SRE Blog

Better living through reliability.

ServerLatencyTooHigh Alert


Our next alert (alphabetically) in our series on base alerts is ServerLatencyTooHigh. This fires when average (or mean) server response latency is higher than expected.

Server response latency to clients should be under a certain known or desired amount of time. It's usually easiest to monitor the response latency as returned in the server itself, even though this latency may not be representative of the total latency clients experience (such as in cases where there are reverse proxies upstream of the service buffering responses).

In certain (most?) monitoring systems it may be easiest to measure the average or mean latency of responses as opposed to measuring some tail percentile latencies. Measuring the distribution of latency is preferred as tail latency is often much worse than average latency, but pulling all the data together from many server instances to compute the distribution is often not implemented by monitoring systems.

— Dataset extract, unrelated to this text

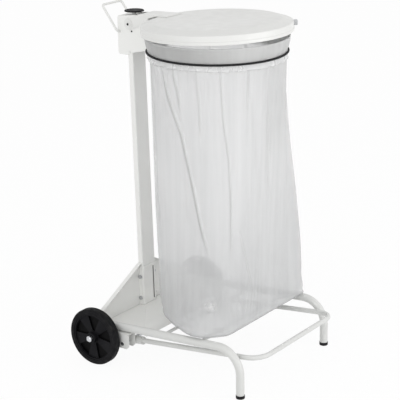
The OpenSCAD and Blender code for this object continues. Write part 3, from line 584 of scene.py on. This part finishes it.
def bottom_place(angle, share):
    """The bottom: share is 0 in the sealed knot and 1 at the edge."""
    a = math.radians(angle)
    edge = bottom_radius(angle)
    x = KNOT_X * (1 - share) + edge * math.cos(a) * share
    y = edge * math.sin(a) * share
    away = math.hypot(x - KNOT_X, y)
    near = math.exp(-away / 0.03)
    pleat = math.sin(a * 9 + 1.3 * math.sin(a * 3))
    lift = 0.010 * (1 - share * share) + 0.016 * math.exp(-((away / 0.014) ** 2))
    lift += near * (0.005 * pleat + 0.0025 * math.sin(a * 23))
    lift += 0.006 * share * (1 - share) * noise.noise((30 * x, 30 * y, 2))
    # painted shade in the gathered knot, and a painted highlight through its crush value
    return (x, y, BOTTOM_Z + max(0.0004, lift)), 0.5 * near, near


def collar_place(angle, v):
    """The film outside the hoop: v is 0 at the hoop's top and 1 at the hem, which lifts at the post."""
    a = math.radians(angle)
    ca, sa = math.cos(a), math.sin(a)
    from_post = abs((angle - POST_ANGLE + 180) % 360 - 180)
    lift = 1 - smooth((from_post - 14) / 20)
    top = HOOP_Z + HOOP_H
    strap = elastic_height(angle)
    hem = strap - 0.018
    hem += (top - 0.0145 - hem) * lift
    ragged = 0.003 * noise.noise((6 * ca, 6 * sa, 3)) + 0.0012 * noise.noise((19 * ca, 19 * sa, 9))
    z = top + (hem + ragged * (1 - lift) - top) * v
    radius = hoop_radius(max(z, HOOP_Z)) + 0.0011
    above = z - strap
    if above > 0:  # gathered lightly towards the strap
        pinch = math.exp(-above / 0.01) * smooth((above - 0.001) / 0.003)
        radius += pinch * 0.0005 * (1 + math.sin(a * 47 + 2 * math.sin(a * 7)))
        belly = smooth((above - 0.003) / 0.016) * smooth((top - z) / 0.012) * (1 - lift)
        radius += belly * (0.0012 + 0.0016 * noise.noise((5 * ca, 5 * sa, 9 * z)))
    else:  # the hem stands away in soft scallops
        flare = smooth((-above - 0.003) / 0.013) * (1 - lift)
        ruffle = noise.noise((5 * ca, 5 * sa, 7)) + 0.7 * noise.noise((13 * ca, 13 * sa, 3))
        radius += flare * (0.0036 + 0.0034 * ruffle)
    post_side = smooth(0.5 - 0.8 * math.cos(a + math.radians(58)))
    shaded = smooth((z - strap) / 0.01) * (0.22 + 0.3 * post_side)
    hem_highlight = smooth(-(z - strap) / 0.004) * (1 - lift)
    # painted shadow at the hem's lower edge, and a painted highlight on the hem through the crush value
    return (radius * ca, radius * sa, z), max(0.3 * smooth((v - 0.96) / 0.03), shaded), 0.42 * hem_highlight


def bag_place(angle, row):
    """Place, painted shade and crush of the film at an angle and a row, counted from the knot upwards; the
    crush also carries a painted highlight.
    """
    if row <= BOTTOM_ROWS:
        return bottom_place(angle, row / BOTTOM_ROWS)
    row -= BOTTOM_ROWS
    if row <= BODY_ROWS:
        return body_place(angle, row / BODY_ROWS)
    row -= BODY_ROWS
    a = math.radians(angle)
    top = HOOP_Z + HOOP_H
    if row <= HOOP_ROWS:
        z = HOOP_Z + HOOP_H * row / HOOP_ROWS
        radius = hoop_radius(z) - HOOP_T - 0.0012
        return (radius * math.cos(a), radius * math.sin(a), z), 0.0, 0.0
    row -= HOOP_ROWS
    if row <= LIP_ROWS:
        turn = math.pi * row / LIP_ROWS
        radius = hoop_radius(top) - HOOP_T / 2 - (HOOP_T / 2 + 0.00115) * math.cos(turn)
        return (radius * math.cos(a), radius * math.sin(a), top + 0.0011 * math.sin(turn)), 0.0, 0.0
    row -= LIP_ROWS
    return collar_place(angle, row / COLLAR_ROWS)


def bag_film():
    """Milky film: painted shade greys its creases, the hollow at the front, the collar under the lid and the
    gathered bottom, and lets less through there; a painted highlight whitens the knot and the hem.
    """
    finish = Finish("bag_film", IOR=1.35, Transmission_Weight=0.3, Specular_IOR_Level=0.6)
    fold = finish.node("ShaderNodeAttribute", {"attribute_name": "fold"}, None, "Fac")
    crush = finish.node("ShaderNodeAttribute", {"attribute_name": "crush"}, None, "Fac")
    around = finish.spot(kind="UV")
    streak = finish.cloud(1.0, 3.0, 0.5, stretch=(34.0, 1.6, 1.0), where=around).ramp(0.25, 0.75)
    patch = finish.cloud(4.0, 3.0).ramp(0.3, 0.7)
    height = finish.spot("Z").ramp(0.15, 0.62)
    shade = streak * 0.25 + patch * 0.2 + height * 0.55
    milk = finish.mix(shade, (0.70, 0.705, 0.71), (0.9, 0.902, 0.905))
    # painted shade greys the milk along the creases, the hollow, the collar and the bottom
    toward_shade = finish.mix(fold * 0.8, milk, (0.36, 0.365, 0.35))
    # painted highlight: the crush value whitens the knot and the hem, besides crumpling them
    finish.coat(Base_Color=finish.mix(crush * 0.8, toward_shade, (0.97, 0.97, 0.97)))
    finish.coat(Alpha=0.45 + streak * 0.03 + fold * 0.5 + crush * 0.3)
    crumple = finish.cloud(48.0, 3.0, 0.5, stretch=(1.0, 1.0, 0.4))
    finish.coat(Roughness=crumple.ramp(0.3, 0.7, 0.3, 0.46) - crush * 0.18)
    drape = finish.dent(finish.cloud(1.0, 2.0, 0.5, stretch=(26.0, 1.6, 1.0), where=around), 0.003, 0.22)
    low = finish.spot("Z").ramp(0.15, 0.3, 0.7, 0.05) + crush.ramp(0.5, 0.9) * 1.4
    finish.coat(Normal=finish.dent(crumple * low, 0.003, 0.4, under=drape))
    return finish.material


def make_bag():
    angles = []
    for start, end, number in COLUMNS:
        angles += [start + (end - start) * i / number for i in range(number)]
    columns = len(angles)
    rows = BOTTOM_ROWS + BODY_ROWS + HOOP_ROWS + LIP_ROWS + COLLAR_ROWS
    deselect_all()
    bpy.ops.mesh.primitive_grid_add(x_subdivisions=columns, y_subdivisions=rows, size=1)
    bag = bpy.context.active_object
    bag.name = "bag_folded_film"
    folds = [0.0] * len(bag.data.vertices)
    crush_and_highlight = list(folds)
    for v in bag.data.vertices:
        column = round((v.co.x + 0.5) * columns) % columns
        row = round((v.co.y + 0.5) * rows)
        place, folds[v.index], crush_and_highlight[v.index] = bag_place(angles[column], row)
        v.co = (place[0], place[1] + HOOP_Y, place[2])
    for name, values in (("fold", folds), ("crush", crush_and_highlight)):
        bag.data.attributes.new(name, "FLOAT", "POINT").data.foreach_set("value", values)
    # the grid closes into a tube: its seam and its middle point are merged
    edit = bmesh.new()
    edit.from_mesh(bag.data)
    bmesh.ops.remove_doubles(edit, verts=edit.verts, dist=0.000002)
    bmesh.ops.recalc_face_normals(edit, faces=edit.faces)
    edit.to_mesh(bag.data)
    edit.free()
    bag.data.shade_smooth()
    wall = bag.modifiers.new("film", "SOLIDIFY")
    wall.thickness = FILM_T
    wall.offset = 0
    bpy.ops.object.modifier_apply(modifier=wall.name)
    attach(bag, "frame")
    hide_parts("bag")
    dress(bag, bag_film())


make_bag()


# Elastic strap.
# One endless loop of braided elastic cord, stretched round the hoop over the film. It has slipped a
# little lower at the front, and its black cover shows its plait as fine slanting ribs.
CORD_R = 0.0029
# From the hoop's wall, over the film, to the cord's middle
CORD_AWAY = 0.0046


def braided_cover():
    finish = Finish("elastic_cover", Specular_IOR_Level=0.15)
    where = finish.spot()
    plait = finish.node(
        "ShaderNodeTexWave",
        {"bands_direction": "DIAGONAL"},
        {"Vector": where, "Scale": 260.0, "Distortion": 1.5, "Detail": 2.0},
        "Fac",
    )
    finish.coat(Base_Color=finish.mix(plait, (0.008, 0.008, 0.009), (0.03, 0.03, 0.032)))
    finish.coat(Roughness=finish.cloud(90.0).ramp(0.3, 0.7, 0.62, 0.8))
    finish.coat(Normal=finish.dent(plait, 0.0004, 0.8))
    return finish.material


def make_elastic():
    deselect_all()
    bpy.ops.mesh.primitive_torus_add(major_segments=240, minor_segments=14, major_radius=1, minor_radius=0.1)
    loop = bpy.context.active_object
    loop.name = "elastic_loop"
    for v in loop.data.vertices:
        angle = math.degrees(math.atan2(v.co.y, v.co.x))
        height = elastic_height(angle)
        thick = CORD_R * (1 + 0.04 * noise.noise((v.co.x * 4, v.co.y * 4, 0)))
        radius = hoop_radius(height) + CORD_AWAY + (math.hypot(v.co.x, v.co.y) - 1) * 10 * thick
        a = math.radians(angle)
        v.co = (radius * math.cos(a), HOOP_Y + radius * math.sin(a), height + v.co.z * 10 * thick)
    loop.data.shade_smooth()
    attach(loop, "frame")
    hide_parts("elastic_strap")
    dress(loop, elastic_cover)


elastic_cover = braided_cover()
dress(nodes["elastic_strap"], elastic_cover)
make_elastic()


# Floor, walls and light.
# A plain pale floor under a soft even studio light. The camera and reflections see it white, with the
# holder's own shadow on it; everything else sees an ordinary pale floor.
FLOOR_SHADE = 0.86
SHADOW_SHARE = 0.07
WORLD_STRENGTH = 0.76


def studio_floor(shade, shadow):
    finish = Finish("studio_floor")
    matt = finish.node("ShaderNodeBsdfDiffuse", None, {"Color": (shade, shade, shade)})
    clean = finish.node("ShaderNodeEmission", None, {"Strength": 1.0})
    caught = finish.node("ShaderNodeBsdfDiffuse", None, {"Color": (1.0, 1.0, 1.0)})
    seen = finish.node("ShaderNodeMixShader", None, {0: shadow, 1: clean, 2: caught})
    looked = finish.node("ShaderNodeLightPath", out="Is Camera Ray")
    for way in ("Is Glossy Ray", "Is Transmission Ray"):
        looked = looked.work("MAXIMUM", looked, finish.node("ShaderNodeLightPath", out=way))
    both = finish.node("ShaderNodeMixShader", None, {0: looked, 1: matt, 2: seen})
    finish.tree.links.new(both.socket, finish.tree.nodes["Material Output"].inputs["Surface"])
    return finish.material


deselect_all()
bpy.ops.mesh.primitive_plane_add(size=16, location=(0, 0, -0.0002))
floor = bpy.context.active_object
floor.name = "floor"
floor.data.materials.append(studio_floor(FLOOR_SHADE, SHADOW_SHARE))

world = bpy.data.worlds.new("studio")
bpy.context.scene.world = world
world.use_nodes = True
sky = world.node_tree
lit = sky.nodes["Background"]
lit.inputs["Color"].default_value = (1, 1, 1, 1)
lit.inputs["Strength"].default_value = WORLD_STRENGTH
shown = sky.nodes.new("ShaderNodeBackground")
shown.inputs["Color"].default_value = (1, 1, 1, 1)
shown.inputs["Strength"].default_value = 1.0
way = sky.nodes.new("ShaderNodeLightPath")
most = None
for name in ("Is Camera Ray", "Is Glossy Ray", "Is Transmission Ray"):
    larger = sky.nodes.new("ShaderNodeMath")
    larger.operation = "MAXIMUM"
    sky.links.new(way.outputs[name], larger.inputs[0])
    larger.inputs[1].default_value = 0.0
    if most:
        sky.links.new(most.outputs[0], larger.inputs[1])
    most = larger
choose = sky.nodes.new("ShaderNodeMixShader")
sky.links.new(most.outputs[0], choose.inputs[0])
sky.links.new(lit.outputs[0], choose.inputs[1])
sky.links.new(shown.outputs[0], choose.inputs[2])
sky.links.new(choose.outputs[0], sky.nodes["World Output"].inputs["Surface"])


def lamp(name, place, target, size, power):
    """A square soft box that faces a target."""
    data = bpy.data.lights.new(name, "AREA")
    data.shape = "SQUARE"
    data.size = size
    data.energy = power
    box = bpy.data.objects.new(name, data)
    bpy.context.scene.collection.objects.link(box)
    box.location = place
    box.rotation_mode = "QUATERNION"
    box.rotation_quaternion = (Vector(target) - Vector(place)).to_track_quat("-Z", "Y")


lamp("key", (-3.4, -0.7, 1.5), (0, 0, 0.5), 2.0, 26)
lamp("fill", (0.5, -3.5, 1.1), (0, 0, 0.45), 2.4, 41)
bpy.context.scene.view_settings.view_transform = "Standard"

Response latency MAY be measured both at an individual server level and in aggregate across all server instances. It's usually easier, less noisy, and a more accurate measure of customer impact to measure in aggregate across all instances.

Alert on a fixed threshold based on a meaningful latency to your customers. Also, you probably want to alert on the latency across all (non-healthcheck) urls (as opposed to alerting on every url). For urls important to customer experience (such as login), additional individual alerts SHOULD be added to ensure critical urls' latency aren't lost in the noise of other traffic.

Recommended thresholds are paging alerts over one or two seconds. The value should be above the threshold between 5 and 20 minutes before firing.